Baseline Model: We used a robust fitting method (RIRLS) to establish the baseline model. This technique reduces the influence of outliers, such as an extreme drought year in the historical data, ensuring the model is stable.
# Instantiate IQR class
model = IQR(mask=forest,
harmonic_order=1,
trend=False,
sensitivity=1.4,
boundary=4)
# Fit temporal model over stable history period
model.fit(dataarray=history.ndvi, method='RIRLS', maxiter=5)
# Run .monitor on each observation of the monitoring period, one at the time
for date in monitor.time.values.astype('M8[s]').astype(datetime.datetime):
ds_sub = monitor.sel(indexers={'time': date}, method='nearest')

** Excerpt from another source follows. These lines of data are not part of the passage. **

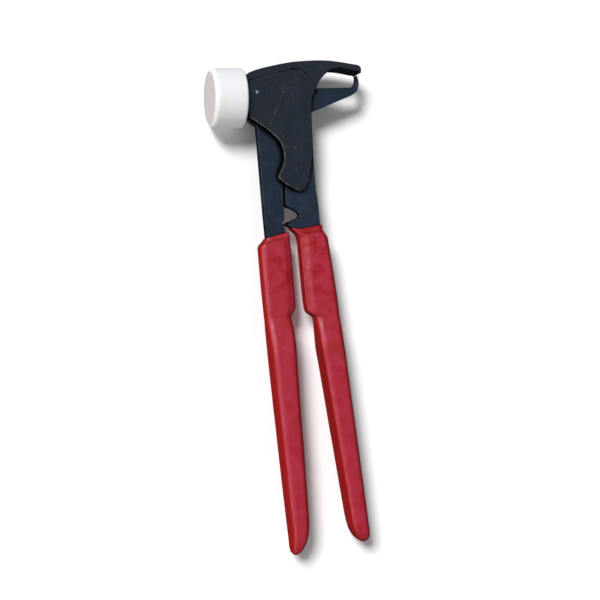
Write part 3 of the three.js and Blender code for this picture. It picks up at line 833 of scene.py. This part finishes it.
steel_piece("head_core_steel", "head_core", band_steel, seam=near_cheek, blunt=under_beak)
for side, steel in (("front", cheek_steel), ("rear", back_cheek_steel)):
    steel_piece(f"{side}_cheek_steel", f"{side}_cheek", steel, seam=on_top_seam, close=True)
steel_piece("jaw_lever_steel", "jaw_lever", jaw_lever_steel, open_air=above_jaw_grip)
steel_piece("fixed_lever_steel", "fixed_lever", fixed_lever_steel, open_air=above_fixed_grip)
grip_piece("jaw_grip_sleeve", "jaw_grip", red, 3.0)
grip_piece("fixed_grip_sleeve", "fixed_grip", red, 11.0)
tip_piece("hammer_tip_nylon", "hammer_tip", white)

# Material of the pieces that keep their CAD shape, in named groups
NODE_LOOKS = {
    "cheek_steel": (cheek_steel, (
        "pivot_rivet", "boss_rivet", "spine_rivet_left", "spine_rivet_right",
        "tail_rivet_upper", "tail_rivet_lower")),
    "bronze": (bronze, ("pivot_bush",)),
    "plain_steel": (machined, (
        "front_washer", "rear_washer", "boss_washer", "tip_insert", "hammer_stud", "stud_lock_pin")),
}
for slot_name, (material, node_names) in NODE_LOOKS.items():
    for node_name in node_names:
        node_object = frame["nodes"][node_name]
        node_object.data.materials.clear()
        node_object.data.materials.append(material)


# ---- Stage ---------------------------------------------------------------------------------------

def floor():
    """A plain pale floor that touches the hammer tip and passes a little below the ends of the grips."""
    tip_low, tip_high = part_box("hammer_tip")
    grip_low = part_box("jaw_grip")[0]
    front = Vector((0, (tip_low.y + tip_high.y) / 2, tip_low.z))
    back = Vector((0, grip_low.y + FLOOR_GRIP_INSET, grip_low.z - FLOOR_DROP))
    slope = math.atan2(front.z - back.z, front.y - back.y)
    bm = bmesh.new()
    bmesh.ops.create_grid(bm, x_segments=8, y_segments=8, size=FLOOR_SIZE / 2)
    mesh = bpy.data.meshes.new("floor")
    bm.to_mesh(mesh)
    bm.free()
    mesh.materials.append(floor_paper("floor_paper"))
    plane = bpy.data.objects.new("floor", mesh)
    plane.matrix_world = Matrix.Translation(front) @ Matrix.Rotation(slope, 4, "X")
    plane.visible_glossy = False
    plane.visible_diffuse = False
    bpy.context.scene.collection.objects.link(plane)


def key_light():
    """One soft key from the upper left."""
    tilt, turn = math.radians(KEY_TILT_DEG), math.radians(KEY_TURN_DEG)
    toward = Vector((-math.sin(tilt) * math.cos(turn), math.sin(tilt) * math.sin(turn), math.cos(tilt)))
    data = bpy.data.lights.new("key", "SUN")
    data.energy = KEY_STRENGTH
    data.angle = math.radians(KEY_ANGLE_DEG)
    light = bpy.data.objects.new("key", data)
    light.rotation_mode = "QUATERNION"
    light.rotation_quaternion = toward.to_track_quat("Z", "Y")
    bpy.context.scene.collection.objects.link(light)


def surroundings():
    """Fill from above and bounce from the floor below.

    Glossy surfaces see two other things: a cool panel, which the tool's flats mirror to the camera, and
    a bright strip on the left.
    """
    world = bpy.data.worlds.new("studio")
    world.use_nodes = True
    tree = world.node_tree
    tree.nodes.clear()

    def add(kind, inputs=None, **settings):
        node = tree.nodes.new(kind)
        for key, value in settings.items():
            setattr(node, key, value)
        for key, value in (inputs or {}).items():
            if isinstance(value, bpy.types.NodeSocket):
                tree.links.new(value, node.inputs[key])
            else:
                node.inputs[key].default_value = value
        return node

    def calculate(operation, *values):
        return add("ShaderNodeMath", dict(enumerate(values)), operation=operation).outputs[0]

    def faces(toward):
        node = add("ShaderNodeVectorMath", {0: direction, 1: toward}, operation="DOT_PRODUCT")
        return node.outputs["Value"]

    def ramp(value, span, low=0.0, high=1.0, kind="LINEAR"):
        inputs = {"Value": value, "From Min": span[0], "From Max": span[1], "To Min": low, "To Max": high}
        return add("ShaderNodeMapRange", inputs, interpolation_type=kind).outputs["Result"]

    def blend(factor, a, b):
        return add("ShaderNodeMix", {"Factor": factor, 2: a, 3: b}, data_type="FLOAT").outputs[0]

    direction = add("ShaderNodeTexCoord").outputs["Generated"]
    x, y, z = add("ShaderNodeSeparateXYZ", {0: direction}).outputs
    below = ramp(calculate("MULTIPLY_ADD", y, FILL_FROM_GRIPS, z), BELOW_SPAN)
    bounce = ramp(x, BOUNCE_SPAN, FILL_BELOW_LEFT, FILL_BELOW_RIGHT)
    ambient = blend(below, FILL_ABOVE, bounce)

    left, strip_turn = math.radians(CAMERA_LEFT_DEG), math.radians(STRIP_DEG)
    panel = ramp(faces((math.sin(left), 0.0, math.cos(left))), PANEL_SPAN, kind="SMOOTHSTEP")
    off_strip = calculate("ABSOLUTE", faces((math.cos(strip_turn), 0.0, math.sin(strip_turn))))
    strip = ramp(off_strip, STRIP_SPAN, 0.0, STRIP_STRENGTH, "SMOOTHSTEP")
    on_left = calculate("LESS_THAN", x, STRIP_LEFT_OF)
    shine = calculate("MULTIPLY_ADD", strip, on_left, calculate("MULTIPLY", panel, VEIL_STRENGTH))
    glossy = blend(below, shine, GLOSS_BELOW)

    fill = add("ShaderNodeBackground", {"Color": (1, 1, 1, 1), "Strength": ambient})
    veil = add("ShaderNodeBackground", {"Color": (*VEIL_COLOR, 1), "Strength": glossy})
    is_glossy = add("ShaderNodeLightPath").outputs["Is Glossy Ray"]
    pick = add("ShaderNodeMixShader", {0: is_glossy, 1: fill.outputs[0], 2: veil.outputs[0]})
    add("ShaderNodeOutputWorld", {"Surface": pick.outputs[0]})
    bpy.context.scene.world = world


def camera():
    """Looks down on the front of the tool from a little to its left."""
    left, roll = math.radians(CAMERA_LEFT_DEG), math.radians(CAMERA_ROLL_DEG)
    back = Vector((-math.sin(left), 0, math.cos(left)))
    level = Vector((math.cos(left), 0, math.sin(left)))
    right = level * math.cos(roll) + Vector((0, 1, 0)) * math.sin(roll)
    up = back.cross(right)
    data = bpy.data.cameras.new("camera")
    data.lens, data.sensor_width = LENS, SENSOR
    data.clip_start, data.clip_end = 0.01, 10.0
    eye = bpy.data.objects.new("camera", data)
    turn = Matrix((right, up, back)).transposed().to_4x4()
    eye.matrix_world = Matrix.Translation(CAMERA_TARGET + back * CAMERA_DISTANCE) @ turn
    bpy.context.scene.collection.objects.link(eye)
    bpy.context.scene.camera = eye


floor()
key_light()
surroundings()
camera()
bpy.context.scene.view_settings.view_transform = "Standard"
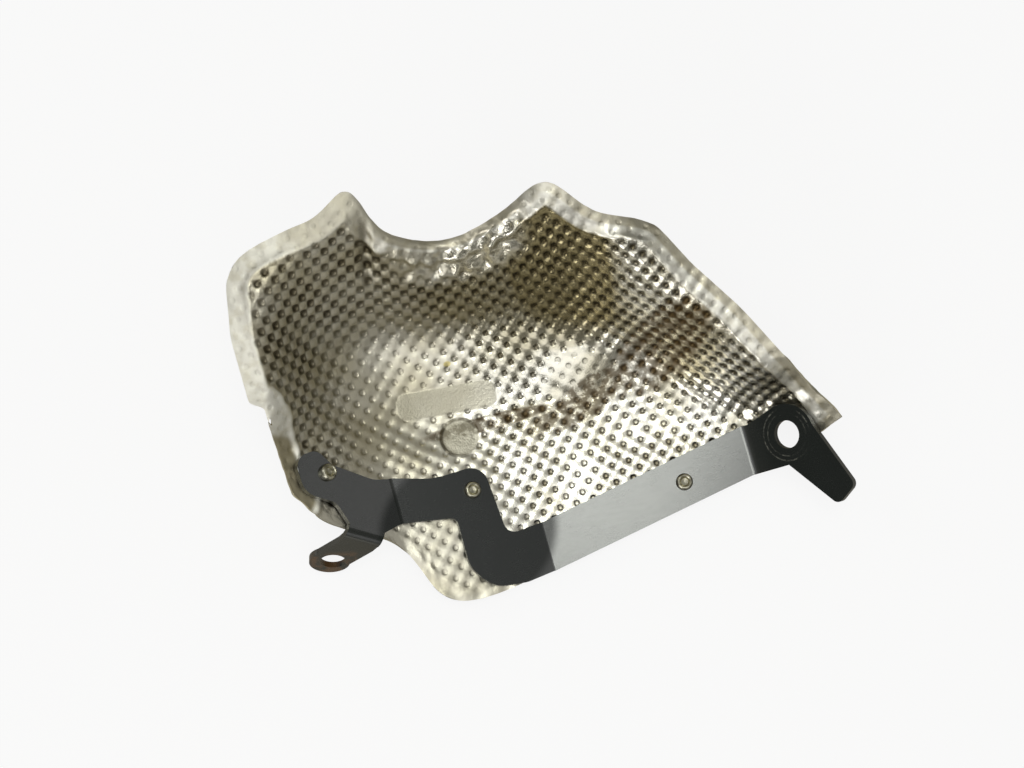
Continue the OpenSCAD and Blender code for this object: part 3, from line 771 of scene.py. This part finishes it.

model.monitor(array=ds_sub.ndvi.values, date=date)
# Visualize
mask_cmap = ListedColormap([(0, 0, 0, 0),
(0, 1, 0, 0.1),
(1, 0, 0, 0.1),
(1, 0, 1, 0.4)])
scalebar = ScaleBar(30)
plt.figure(figsize=(8, 8))
plt.imshow(ds_clean.ndvi[60], cmap='gray', interpolation='none',
vmin=0.2, vmax=1.3)
plt.imshow(model.mask, cmap=mask_cmap, interpolation='none')
ax = plt.gca()
ax.add_artist(scalebar)
ax.set_xticks([])
ax.set_yticks([])
The resulting mask reveals clear signs of agricultural expansion in the east and south-west of the study area, as well as more subtle traces of selective logging in the north. Patterns in the north-west corner are likely errors due to unexpected natural variability.